● **Brief**: Reproduce only this part of the listing: the line with "What FreeCAD Python", plus every line after it through the last.

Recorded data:
◆ ◆ ◆ ◆

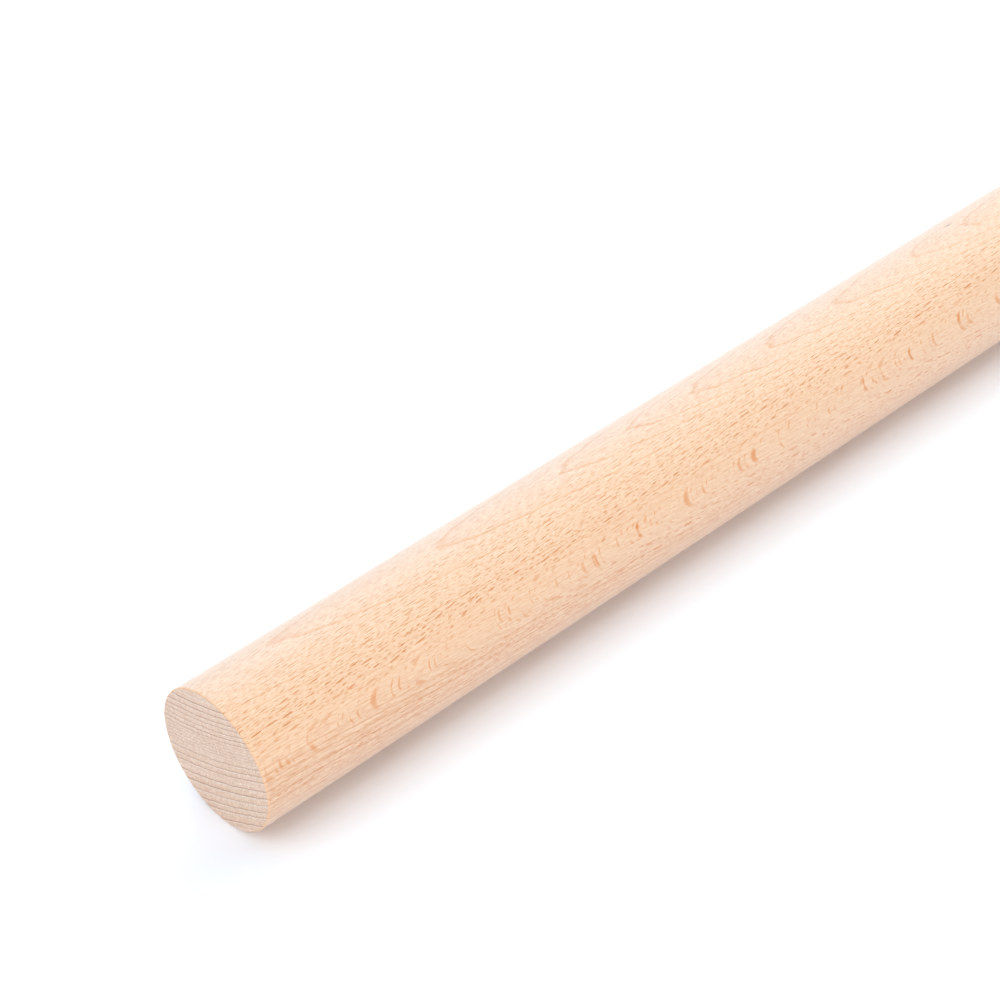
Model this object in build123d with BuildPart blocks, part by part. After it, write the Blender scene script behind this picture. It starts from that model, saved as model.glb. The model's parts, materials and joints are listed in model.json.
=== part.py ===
"""Beech dowel rod: one plain round bar, sawn square at both ends.

The rod lies along X, with its middle at the origin and +Z up. All sizes are in millimetres.
"""

from build123d import *
import os

rod_diameter = 40.0  # sanded shaft
rod_length = 500.0  # from one sawn end to the other
arris_radius = 0.4  # easing left by the sandpaper where each end meets the shaft

with BuildPart() as dowel_rod:
    with BuildSketch(Plane.YZ):
        Circle(rod_diameter / 2)
    extrude(amount=rod_length / 2, both=True)

    # Each sawn end has one circular edge, and both get the same light easing.
    fillet(dowel_rod.edges().filter_by(GeomType.CIRCLE), radius=arris_radius)

dowel_rod.part.label = "dowel_rod"

os.makedirs("parts", exist_ok=True)
export_step(dowel_rod.part, "parts/dowel_rod.step")
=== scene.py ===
"""Looks of a beech dowel rod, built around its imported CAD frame.

The rod lies along X with its near end at the lowest X. Its wood is drawn as a solid: year rings, rays and
fibres are worked out in the space of the tree it was cut from, so that they meet across every edge.
"""

from __future__ import annotations

import json
import logging
import math
from dataclasses import astuple, dataclass
from enum import Enum

import bmesh
import bpy
from mathutils import Matrix, Vector

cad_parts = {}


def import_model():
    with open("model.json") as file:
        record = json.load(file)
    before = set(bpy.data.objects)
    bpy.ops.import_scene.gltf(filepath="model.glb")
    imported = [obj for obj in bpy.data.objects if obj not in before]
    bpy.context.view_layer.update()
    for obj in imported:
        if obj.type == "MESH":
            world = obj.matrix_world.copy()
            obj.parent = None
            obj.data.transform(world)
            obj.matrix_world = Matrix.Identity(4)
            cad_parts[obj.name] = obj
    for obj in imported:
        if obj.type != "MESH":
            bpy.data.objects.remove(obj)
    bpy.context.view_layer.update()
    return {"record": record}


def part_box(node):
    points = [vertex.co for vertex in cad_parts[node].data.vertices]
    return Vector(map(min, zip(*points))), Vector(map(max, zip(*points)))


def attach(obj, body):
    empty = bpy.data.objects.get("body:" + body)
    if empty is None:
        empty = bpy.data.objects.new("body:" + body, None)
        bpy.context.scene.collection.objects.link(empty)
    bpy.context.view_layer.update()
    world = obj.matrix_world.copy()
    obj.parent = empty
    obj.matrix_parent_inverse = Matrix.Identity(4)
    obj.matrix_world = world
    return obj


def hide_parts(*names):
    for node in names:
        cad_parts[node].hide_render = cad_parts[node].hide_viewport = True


LOG = logging.getLogger("dowel_rod")
MM = 0.001
PER_MM = 1000.0
NODE_NAME = "dowel_rod"
BODY_NAME = "root"
SHAFT_MOUNT = "shaft"
WHITE = (1.0, 1.0, 1.0, 1.0)
# How far from the near end, in metres, the lamps are aimed.
LAMP_AIM = 0.12
# The node that does sums, and how far apart nodes are set out in the editor.
MATH = "ShaderNodeMath"
NODE_STEP = 180.0

NodeValue = object


def hex_to_linear(code: str) -> tuple[float, float, float, float]:
    """Turn an sRGB hex colour into linear RGBA.

    Args:
        code: Six hex digits, with or without a leading "#".

    Returns:
        Linear red, green, blue and an alpha of 1.
    """
    digits = code.lstrip("#")
    channels = [int(digits[i : i + 2], 16) / 255 for i in (0, 2, 4)]
    linear = [c / 12.92 if c <= 0.04045 else ((c + 0.055) / 1.055) ** 2.4 for c in channels]
    return (*linear, 1.0)


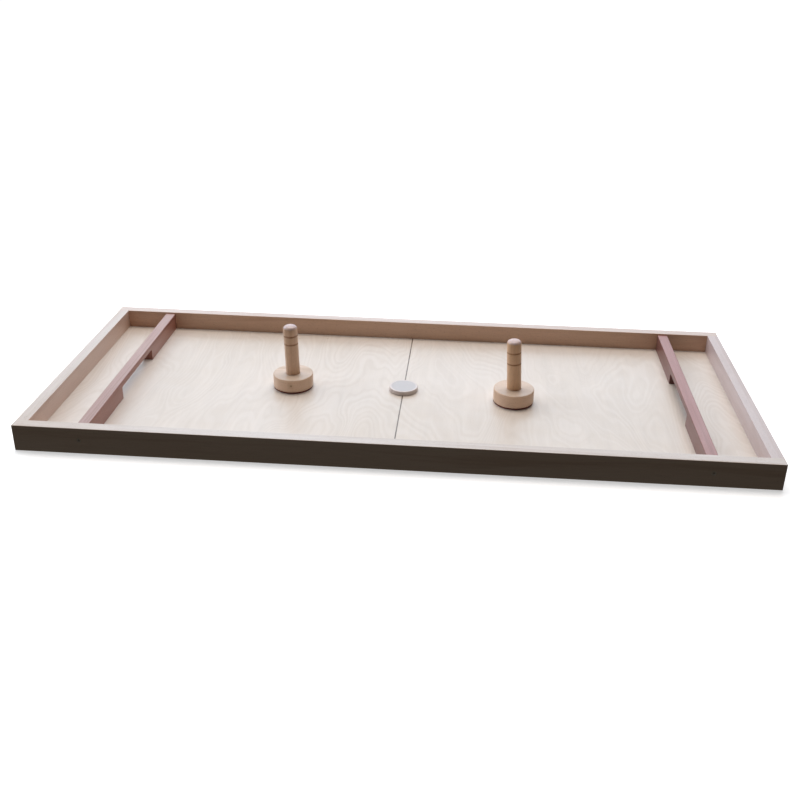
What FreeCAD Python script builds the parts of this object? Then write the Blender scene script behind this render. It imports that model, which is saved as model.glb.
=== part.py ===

◆ ◆ ◆ ◆

● **Response**:
What FreeCAD Python script builds the parts of this object? Then write the Blender scene script behind this render. It imports that model, which is saved as model.glb.
=== part.py ===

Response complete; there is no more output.